_REQUIREMENT_
Every entry that follows needs to be repeated exactly.

□ □ □ □

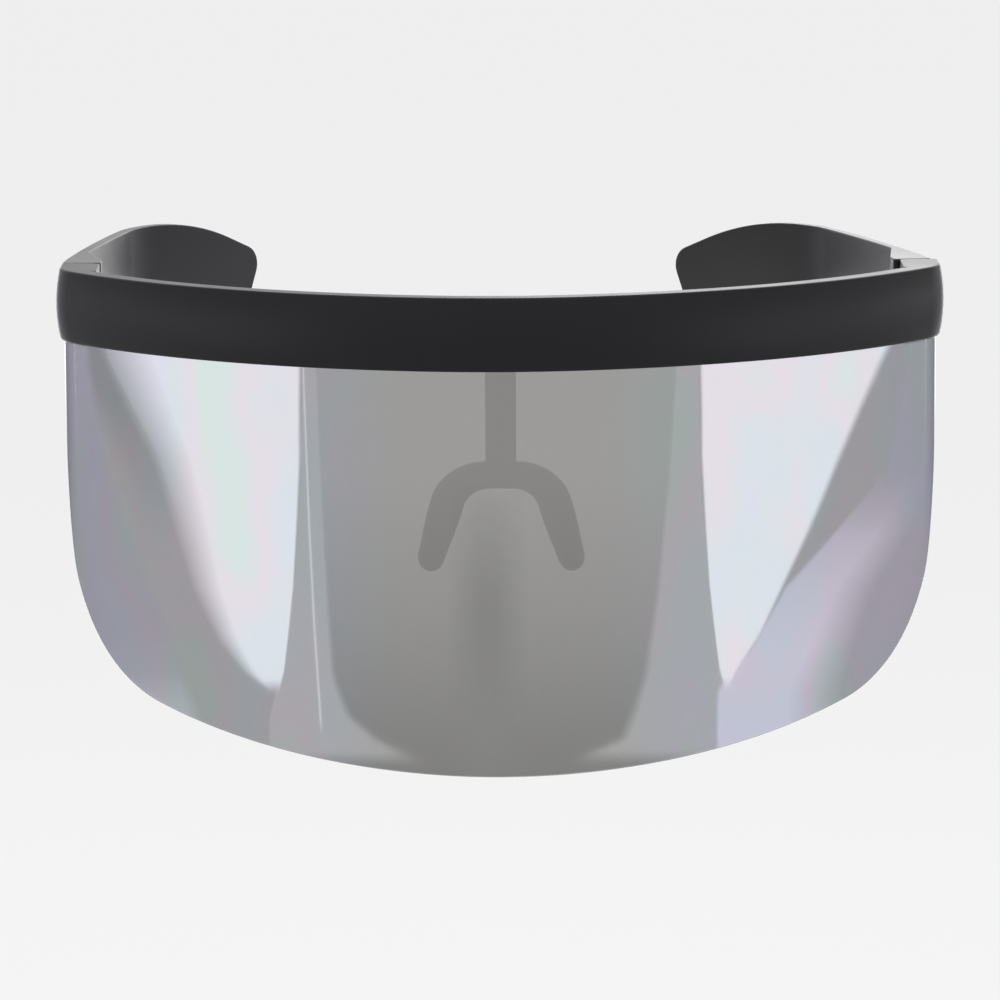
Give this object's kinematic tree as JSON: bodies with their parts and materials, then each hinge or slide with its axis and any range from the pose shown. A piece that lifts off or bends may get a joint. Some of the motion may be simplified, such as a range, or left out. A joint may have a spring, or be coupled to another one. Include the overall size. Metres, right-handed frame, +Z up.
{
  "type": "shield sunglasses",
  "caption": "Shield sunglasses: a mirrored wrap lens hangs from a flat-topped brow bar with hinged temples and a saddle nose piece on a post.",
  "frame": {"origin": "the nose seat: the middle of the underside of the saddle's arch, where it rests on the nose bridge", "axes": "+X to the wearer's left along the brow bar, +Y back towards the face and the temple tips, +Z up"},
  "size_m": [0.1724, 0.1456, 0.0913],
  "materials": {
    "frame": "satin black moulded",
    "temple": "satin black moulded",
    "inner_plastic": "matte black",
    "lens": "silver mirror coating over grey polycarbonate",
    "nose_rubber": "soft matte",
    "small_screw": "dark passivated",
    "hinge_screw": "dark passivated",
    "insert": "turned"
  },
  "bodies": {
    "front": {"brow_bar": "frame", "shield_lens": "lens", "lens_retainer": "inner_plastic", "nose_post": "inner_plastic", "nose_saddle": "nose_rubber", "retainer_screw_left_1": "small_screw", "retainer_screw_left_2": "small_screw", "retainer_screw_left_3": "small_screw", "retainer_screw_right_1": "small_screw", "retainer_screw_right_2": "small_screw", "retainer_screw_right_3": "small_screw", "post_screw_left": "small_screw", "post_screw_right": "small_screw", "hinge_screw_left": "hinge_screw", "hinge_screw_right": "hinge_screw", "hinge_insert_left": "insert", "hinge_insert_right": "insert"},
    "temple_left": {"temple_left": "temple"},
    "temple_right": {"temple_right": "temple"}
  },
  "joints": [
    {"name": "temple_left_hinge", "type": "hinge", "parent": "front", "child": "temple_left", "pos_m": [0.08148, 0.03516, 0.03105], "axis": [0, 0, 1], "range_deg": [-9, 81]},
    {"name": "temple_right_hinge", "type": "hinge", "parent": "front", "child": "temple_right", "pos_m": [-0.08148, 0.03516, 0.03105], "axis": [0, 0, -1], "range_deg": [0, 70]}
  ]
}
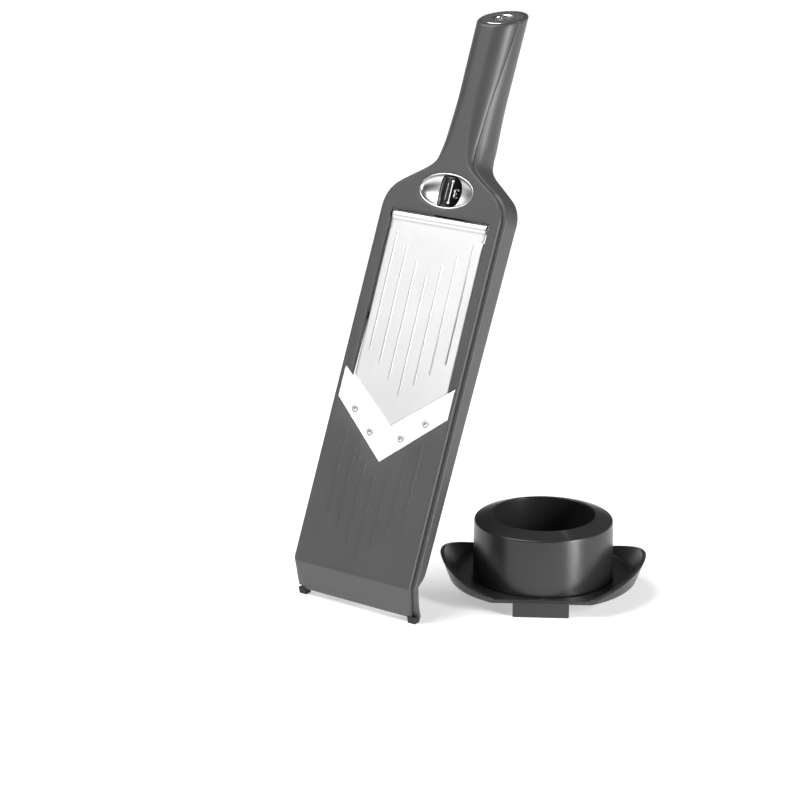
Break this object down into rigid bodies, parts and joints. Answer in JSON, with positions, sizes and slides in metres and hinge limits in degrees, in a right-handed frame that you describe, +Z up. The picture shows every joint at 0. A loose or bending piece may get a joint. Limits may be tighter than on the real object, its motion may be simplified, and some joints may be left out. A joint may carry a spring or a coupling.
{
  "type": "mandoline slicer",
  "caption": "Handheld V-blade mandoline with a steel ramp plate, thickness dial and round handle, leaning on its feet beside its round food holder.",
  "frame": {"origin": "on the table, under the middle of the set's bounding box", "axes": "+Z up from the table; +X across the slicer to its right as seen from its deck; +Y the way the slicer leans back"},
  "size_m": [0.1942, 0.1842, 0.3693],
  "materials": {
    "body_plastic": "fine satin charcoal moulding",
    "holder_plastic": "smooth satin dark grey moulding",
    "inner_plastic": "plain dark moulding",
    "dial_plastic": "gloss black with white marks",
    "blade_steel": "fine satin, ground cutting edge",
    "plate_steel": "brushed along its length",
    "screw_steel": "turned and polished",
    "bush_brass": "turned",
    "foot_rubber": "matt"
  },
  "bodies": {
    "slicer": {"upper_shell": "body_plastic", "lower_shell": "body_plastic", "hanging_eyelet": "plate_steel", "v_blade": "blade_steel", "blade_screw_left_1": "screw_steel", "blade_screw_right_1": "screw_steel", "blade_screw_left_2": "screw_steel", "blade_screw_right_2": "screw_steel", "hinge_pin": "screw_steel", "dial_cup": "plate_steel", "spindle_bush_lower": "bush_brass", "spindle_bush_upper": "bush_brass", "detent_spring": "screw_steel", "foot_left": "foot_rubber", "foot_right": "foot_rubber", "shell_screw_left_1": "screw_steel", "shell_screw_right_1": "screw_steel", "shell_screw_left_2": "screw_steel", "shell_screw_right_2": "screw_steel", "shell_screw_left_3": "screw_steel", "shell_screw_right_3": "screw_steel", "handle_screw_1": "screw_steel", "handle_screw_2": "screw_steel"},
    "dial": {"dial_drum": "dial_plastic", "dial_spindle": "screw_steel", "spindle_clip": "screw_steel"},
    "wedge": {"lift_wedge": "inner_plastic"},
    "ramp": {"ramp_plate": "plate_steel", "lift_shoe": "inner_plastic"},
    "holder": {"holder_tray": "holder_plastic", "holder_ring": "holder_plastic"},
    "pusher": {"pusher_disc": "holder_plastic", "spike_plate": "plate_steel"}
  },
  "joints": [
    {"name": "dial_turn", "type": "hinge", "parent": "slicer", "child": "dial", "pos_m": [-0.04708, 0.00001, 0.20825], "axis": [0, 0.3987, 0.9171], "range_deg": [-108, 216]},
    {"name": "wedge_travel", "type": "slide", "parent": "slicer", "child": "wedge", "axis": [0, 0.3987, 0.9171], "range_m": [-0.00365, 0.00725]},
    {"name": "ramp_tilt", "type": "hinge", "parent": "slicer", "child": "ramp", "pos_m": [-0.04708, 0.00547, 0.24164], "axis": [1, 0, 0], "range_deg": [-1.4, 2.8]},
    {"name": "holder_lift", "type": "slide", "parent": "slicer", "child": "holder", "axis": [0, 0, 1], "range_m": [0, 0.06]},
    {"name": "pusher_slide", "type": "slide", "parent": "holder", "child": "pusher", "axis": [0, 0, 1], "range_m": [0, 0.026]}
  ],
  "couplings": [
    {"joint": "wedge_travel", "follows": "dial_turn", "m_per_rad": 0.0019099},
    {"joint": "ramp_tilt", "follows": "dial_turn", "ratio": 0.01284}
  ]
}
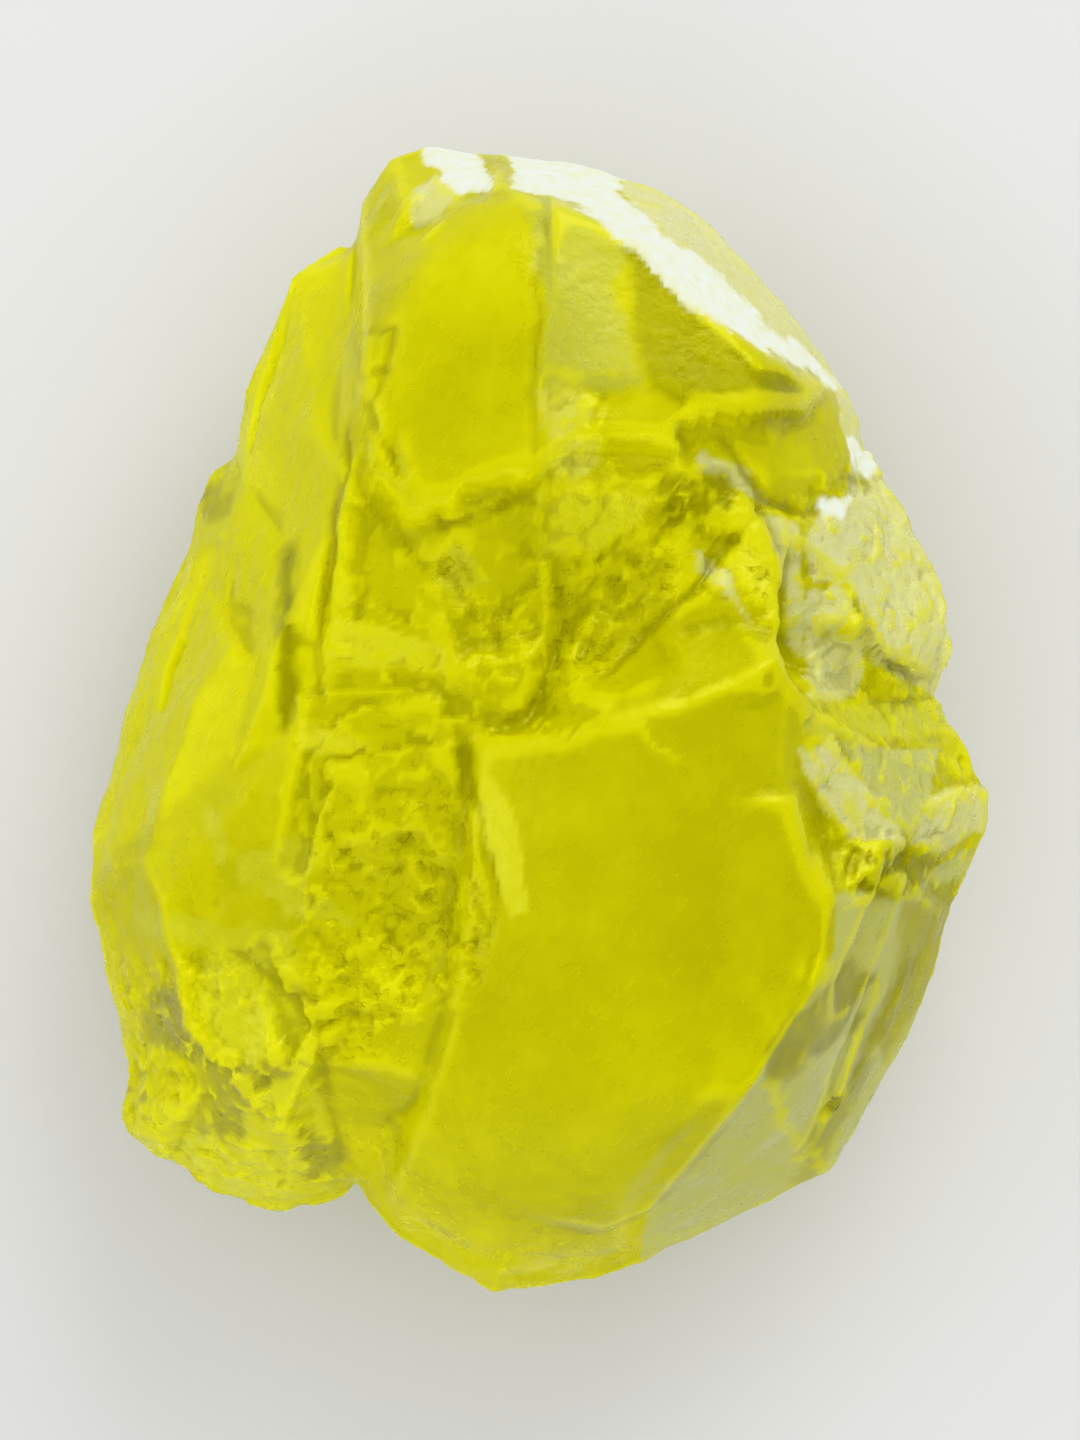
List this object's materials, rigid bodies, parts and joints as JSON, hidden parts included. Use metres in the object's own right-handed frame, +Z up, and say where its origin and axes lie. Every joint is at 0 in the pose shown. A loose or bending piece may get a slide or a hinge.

□ □ □ □

_EXPECTED OUTPUT_
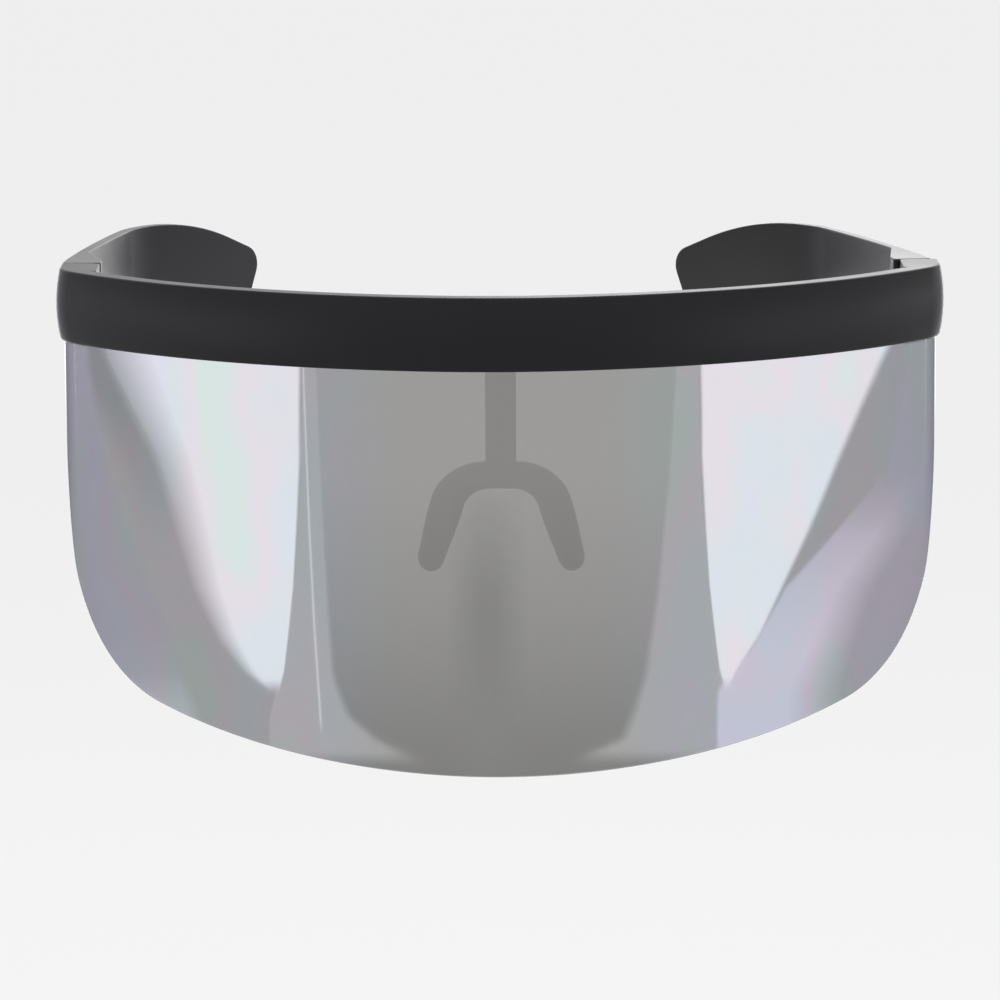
Give this object's kinematic tree as JSON: bodies with their parts and materials, then each hinge or slide with its axis and any range from the pose shown. A piece that lifts off or bends may get a joint. Some of the motion may be simplified, such as a range, or left out. A joint may have a spring, or be coupled to another one. Include the overall size. Metres, right-handed frame, +Z up.
{
  "type": "shield sunglasses",
  "caption": "Shield sunglasses: a mirrored wrap lens hangs from a flat-topped brow bar with hinged temples and a saddle nose piece on a post.",
  "frame": {"origin": "the nose seat: the middle of the underside of the saddle's arch, where it rests on the nose bridge", "axes": "+X to the wearer's left along the brow bar, +Y back towards the face and the temple tips, +Z up"},
  "size_m": [0.1724, 0.1456, 0.0913],
  "materials": {
    "frame": "satin black moulded",
    "temple": "satin black moulded",
    "inner_plastic": "matte black",
    "lens": "silver mirror coating over grey polycarbonate",
    "nose_rubber": "soft matte",
    "small_screw": "dark passivated",
    "hinge_screw": "dark passivated",
    "insert": "turned"
  },
  "bodies": {
    "front": {"brow_bar": "frame", "shield_lens": "lens", "lens_retainer": "inner_plastic", "nose_post": "inner_plastic", "nose_saddle": "nose_rubber", "retainer_screw_left_1": "small_screw", "retainer_screw_left_2": "small_screw", "retainer_screw_left_3": "small_screw", "retainer_screw_right_1": "small_screw", "retainer_screw_right_2": "small_screw", "retainer_screw_right_3": "small_screw", "post_screw_left": "small_screw", "post_screw_right": "small_screw", "hinge_screw_left": "hinge_screw", "hinge_screw_right": "hinge_screw", "hinge_insert_left": "insert", "hinge_insert_right": "insert"},
    "temple_left": {"temple_left": "temple"},
    "temple_right": {"temple_right": "temple"}
  },
  "joints": [
    {"name": "temple_left_hinge", "type": "hinge", "parent": "front", "child": "temple_left", "pos_m": [0.08148, 0.03516, 0.03105], "axis": [0, 0, 1], "range_deg": [-9, 81]},
    {"name": "temple_right_hinge", "type": "hinge", "parent": "front", "child": "temple_right", "pos_m": [-0.08148, 0.03516, 0.03105], "axis": [0, 0, -1], "range_deg": [0, 70]}
  ]
}
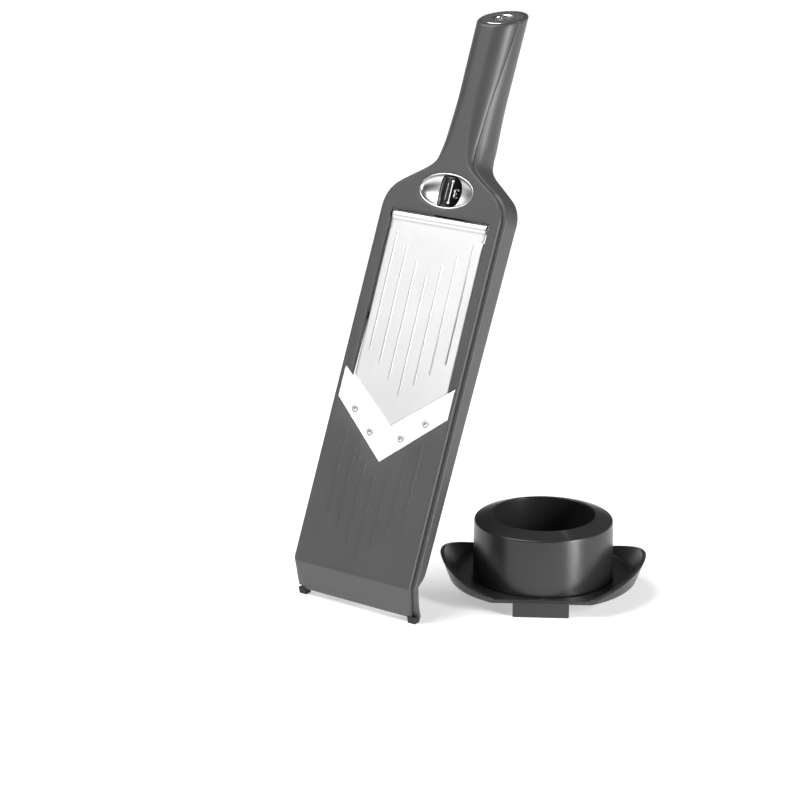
Break this object down into rigid bodies, parts and joints. Answer in JSON, with positions, sizes and slides in metres and hinge limits in degrees, in a right-handed frame that you describe, +Z up. The picture shows every joint at 0. A loose or bending piece may get a joint. Limits may be tighter than on the real object, its motion may be simplified, and some joints may be left out. A joint may carry a spring or a coupling.
{
  "type": "mandoline slicer",
  "caption": "Handheld V-blade mandoline with a steel ramp plate, thickness dial and round handle, leaning on its feet beside its round food holder.",
  "frame": {"origin": "on the table, under the middle of the set's bounding box", "axes": "+Z up from the table; +X across the slicer to its right as seen from its deck; +Y the way the slicer leans back"},
  "size_m": [0.1942, 0.1842, 0.3693],
  "materials": {
    "body_plastic": "fine satin charcoal moulding",
    "holder_plastic": "smooth satin dark grey moulding",
    "inner_plastic": "plain dark moulding",
    "dial_plastic": "gloss black with white marks",
    "blade_steel": "fine satin, ground cutting edge",
    "plate_steel": "brushed along its length",
    "screw_steel": "turned and polished",
    "bush_brass": "turned",
    "foot_rubber": "matt"
  },
  "bodies": {
    "slicer": {"upper_shell": "body_plastic", "lower_shell": "body_plastic", "hanging_eyelet": "plate_steel", "v_blade": "blade_steel", "blade_screw_left_1": "screw_steel", "blade_screw_right_1": "screw_steel", "blade_screw_left_2": "screw_steel", "blade_screw_right_2": "screw_steel", "hinge_pin": "screw_steel", "dial_cup": "plate_steel", "spindle_bush_lower": "bush_brass", "spindle_bush_upper": "bush_brass", "detent_spring": "screw_steel", "foot_left": "foot_rubber", "foot_right": "foot_rubber", "shell_screw_left_1": "screw_steel", "shell_screw_right_1": "screw_steel", "shell_screw_left_2": "screw_steel", "shell_screw_right_2": "screw_steel", "shell_screw_left_3": "screw_steel", "shell_screw_right_3": "screw_steel", "handle_screw_1": "screw_steel", "handle_screw_2": "screw_steel"},
    "dial": {"dial_drum": "dial_plastic", "dial_spindle": "screw_steel", "spindle_clip": "screw_steel"},
    "wedge": {"lift_wedge": "inner_plastic"},
    "ramp": {"ramp_plate": "plate_steel", "lift_shoe": "inner_plastic"},
    "holder": {"holder_tray": "holder_plastic", "holder_ring": "holder_plastic"},
    "pusher": {"pusher_disc": "holder_plastic", "spike_plate": "plate_steel"}
  },
  "joints": [
    {"name": "dial_turn", "type": "hinge", "parent": "slicer", "child": "dial", "pos_m": [-0.04708, 0.00001, 0.20825], "axis": [0, 0.3987, 0.9171], "range_deg": [-108, 216]},
    {"name": "wedge_travel", "type": "slide", "parent": "slicer", "child": "wedge", "axis": [0, 0.3987, 0.9171], "range_m": [-0.00365, 0.00725]},
    {"name": "ramp_tilt", "type": "hinge", "parent": "slicer", "child": "ramp", "pos_m": [-0.04708, 0.00547, 0.24164], "axis": [1, 0, 0], "range_deg": [-1.4, 2.8]},
    {"name": "holder_lift", "type": "slide", "parent": "slicer", "child": "holder", "axis": [0, 0, 1], "range_m": [0, 0.06]},
    {"name": "pusher_slide", "type": "slide", "parent": "holder", "child": "pusher", "axis": [0, 0, 1], "range_m": [0, 0.026]}
  ],
  "couplings": [
    {"joint": "wedge_travel", "follows": "dial_turn", "m_per_rad": 0.0019099},
    {"joint": "ramp_tilt", "follows": "dial_turn", "ratio": 0.01284}
  ]
}
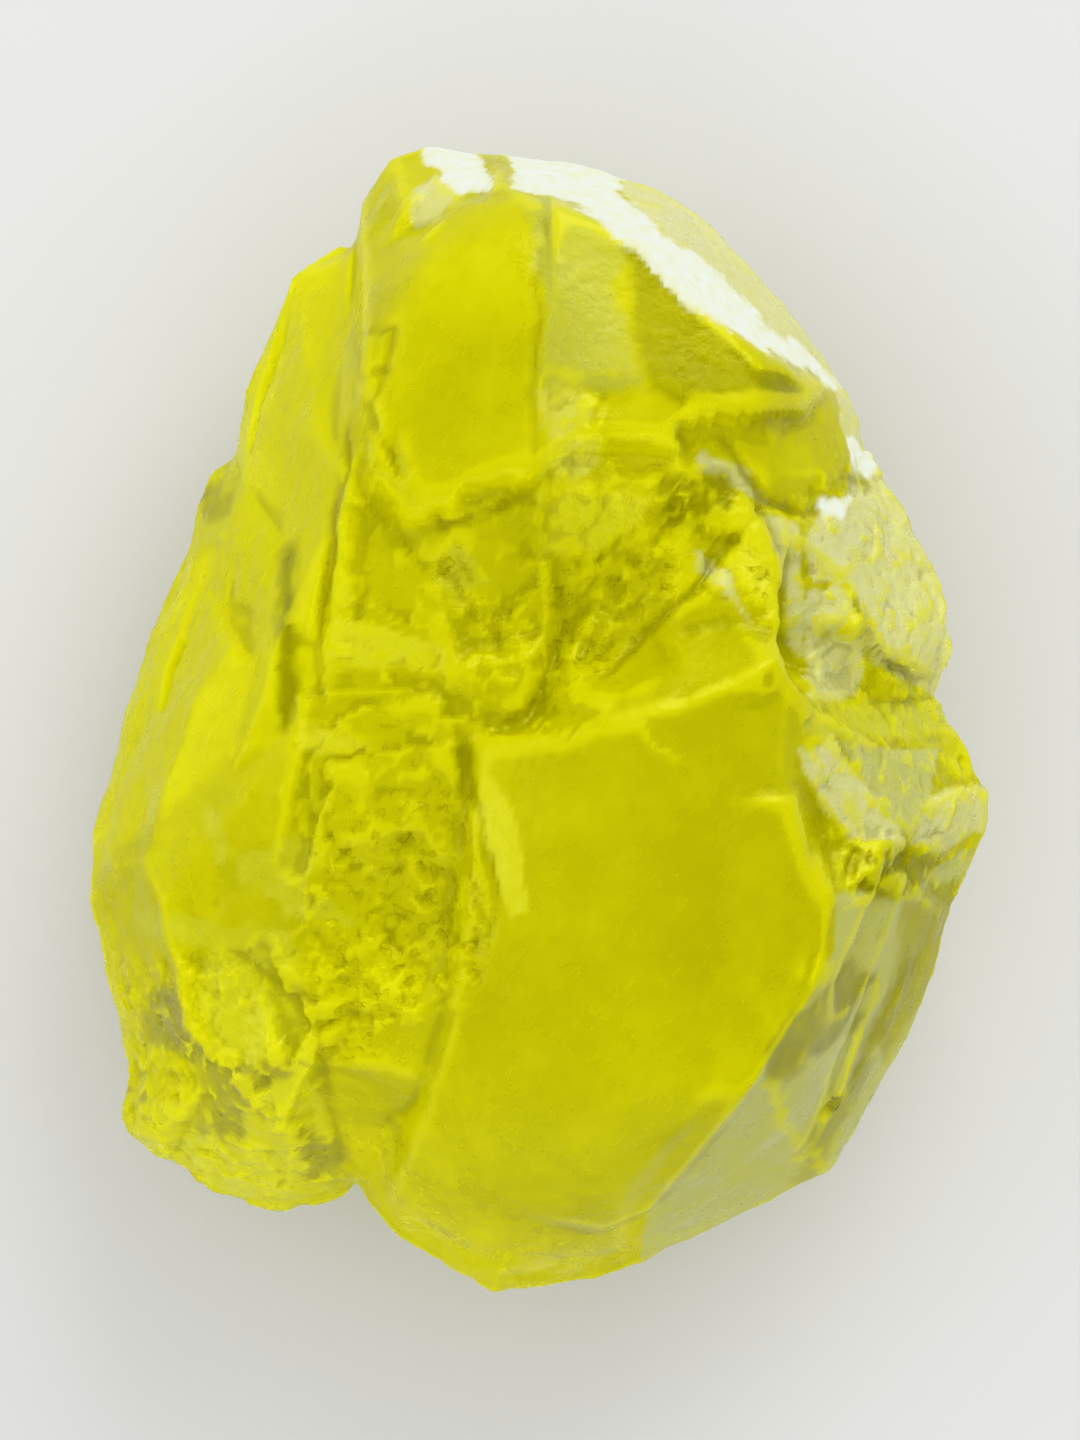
List this object's materials, rigid bodies, parts and joints as JSON, hidden parts included. Use metres in the object's own right-handed frame, +Z up, and say where its origin and axes lie. Every joint is at 0 in the pose shown. A loose or bending piece may get a slide or a hinge.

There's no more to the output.